Julian Mackay-Wiggan, MD

Merkel cells start disappearing from our skin in our 30s and 40s, and by the sixth or seventh decade, almost no Merkel cells are left. As a stem cell biologist, Dr. Owens became intrigued by the idea of restoring Merkel cells, which may be possible by reviving the right stem cells in the skin. “We know the stem cells are still there, but they are not making Merkel cells. We have to figure out how to entice them to reproduce.”

Clinical Research
When the findings from the Department of Dermatology’s basic researchers are ready to be tested in patients, the department’s in-house clinical research unit, directed by Dr. Mackay-Wiggan and including a research fellow and in-house research coordinator, speeds the process. “Being able to take that next step into translational and clinical research is vital,” says Dr. Christiano. “If we didn’t have a self-contained clinical trial unit in our department, our trials for alopecia areata would not have happened so quickly.”

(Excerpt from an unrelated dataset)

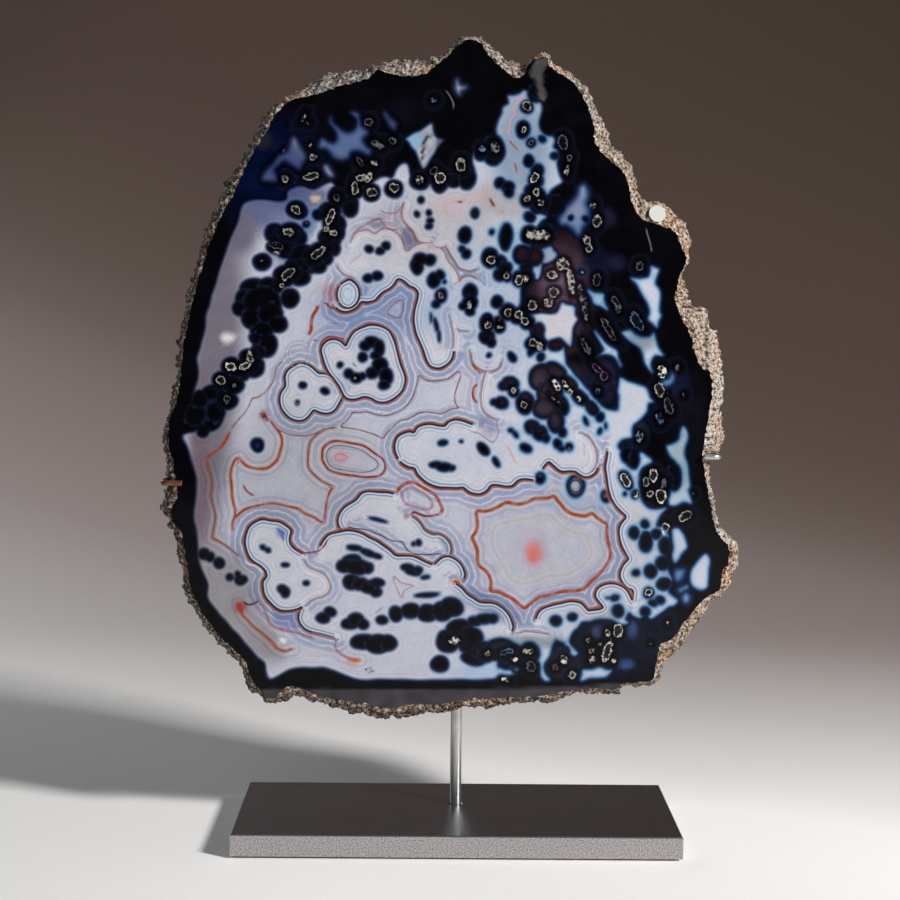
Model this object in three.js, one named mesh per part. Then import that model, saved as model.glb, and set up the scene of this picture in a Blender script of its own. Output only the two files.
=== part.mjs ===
// A polished agate slice with its rough rind, held by two bent rods on a steel stand.
// Millimetres, +Z up, origin under the middle of the base, -Y towards the polished front face.

import * as THREE from 'three';

// Stand
const plate = { width: 240, depth: 100, thickness: 12, edgeBreak: 0.6, holeClearance: 0.3 };
const pad = { thickness: 0.8, inset: 3, gap: 0.2 };
const post = { radius: 3.175, y: 9, top: 222, edgeBreak: 0.5, footGap: 0.5 };
const arm = { radius: 1.5875, gap: 0.35, bendRadius: 3.4, sides: 8, steps: 70 };

// Slice
const frontY = -8.5;
const backY = 5.5;
const widestY = 1.5;
const backInset = 1.2;
const lumpHeight = 0.55;
const samplesPerPoint = 2;

// Where the rods grip the rim, and how far they reach over it, as points of the front view
const leftGrip = { outerX: 162.1, tipX: 182, y: 481.2 };
const rightGrip = { outerX: 719.7, tipX: 703.5, y: 455.5 };

// Round paper dot on the rind
const dot = { radius: 4.65, thickness: 0.15, x: 657.5, y: 213.6, planeY: -8.75, tilt: 18, turn: 35 };

// The front view: an eye point, a focal length in picture units, and the middle of the picture.
// Outline points are given in that view, x to the right and y down, and fall on a plane of the slice.
const view = {
  eye: new THREE.Vector3(-14.9, -940.3, 295.9),
  focal: 1725,
  middle: 450,
  pitch: THREE.MathUtils.degToRad(5.01),
  yaw: THREE.MathUtils.degToRad(0.59),
  roll: THREE.MathUtils.degToRad(0.59),
};

// Each row: x, y of the polished face's edge, then x, y of the outer edge of the rind beside it.
// The rows run clockwise from the highest point.
const topRidge = [
  [466, 40, 466, 38], [475, 39.5, 477, 38], [482, 44, 485, 42], [488, 53, 491, 48],
  [494, 61, 498, 53], [501, 67, 505, 59], [508, 73, 513, 62], [516, 77, 521, 65],
  [522, 77, 524, 66], [527, 68, 528, 63], [532, 61, 533, 58], [540, 57.5, 541, 54.5],
  [548, 58, 549, 54.5], [550, 66, 551.5, 62], [554, 69, 555, 66],
];
const upperRight = [
  [560, 73, 562, 68], [570, 80, 574, 77], [578, 87, 581, 84], [582, 95, 587, 92],
  [588, 107, 594, 104], [592, 118, 599, 117], [595, 126, 602, 125], [594, 134, 607, 130.5],
  [596, 143, 609, 139], [603, 153, 617, 149], [613, 162, 625, 160], [621, 169, 631, 169],
  [627, 180, 634, 181], [630, 193, 637, 192],
];
const dotLobe = [
  [633, 204, 642, 199], [637, 213, 650, 200.5], [643, 219.5, 658, 201.5], [652, 222.5, 666, 206],
  [662, 226, 675, 213], [673, 230, 684, 221], [678, 238, 688.5, 232], [682, 247, 689, 243],
  [686, 257, 688.5, 254], [685, 265, 686.5, 263], [680.5, 275, 682, 273],
];
const flakeLedge = [
  [678, 286, 684.5, 284], [675, 298, 688, 297], [678, 308, 693, 305.5], [682, 319, 702, 307],
  [688, 329, 707.5, 319], [692, 338, 712, 327], [694, 348, 719, 334], [697, 358, 719.5, 350],
  [702, 368, 721.5, 365], [710, 372, 723.5, 379], [712, 385, 723, 392], [711.5, 399, 722, 405],
  [709, 414, 720.5, 419], [706, 430, 723.5, 438], [704, 443, 722, 446], [703, 449.5, 719, 449.8],
  [702.5, 453, 712, 452], [703.5, 462, 709.5, 461],
];
const lowerRight = [
  [705, 474, 708.5, 473], [709, 494, 711.5, 493], [712, 513, 714.5, 512], [715, 528, 719, 526],
  [722, 538.5, 729, 535], [728, 545, 737.5, 543.5], [729.5, 555, 739.5, 555], [727.5, 565, 736, 566],
  [722.5, 573, 731, 573], [721, 582, 731, 581], [720, 589.5, 726, 590], [709, 596, 717, 596],
  [700, 603, 707, 604], [694, 610.5, 703, 613.5], [685, 621, 695, 624], [677, 633, 688, 636],
  [668, 641, 680, 647], [660.5, 644, 672, 654], [658.5, 653, 665.5, 662], [655.5, 665, 662.5, 671],
  [653, 679, 658.5, 680.5],
];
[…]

Skin cancer patients at Columbia will see similar benefits with the department’s new comprehensive skin cancer center led by Larisa Geskin, MD, a renowned researcher in cutaneous T-cell lymphoma and associate professor of dermatology. Dr. Geskin’s dual training in dermatology and oncology allows her to build bridges between clinical disciplines and enables the center to support interdepartmental collaborations, such as the one between Dr. Owens and Dr. Patel. The center provides a place that brings together experts from across the medical center to consult on patients with skin cancer.

Larisa Geskin, MD

“It is my philosophy that when you are a relatively small department, your success hinges on building collaborations and talent across the institution,” says Dr. Bickers. “We may be small, but we’ve been very fortunate to recruit and retain talented faculty and to find splendid research collaborators in other departments as well. Fortunately, Columbia is a place where such cooperative opportunities are a part of our culture.”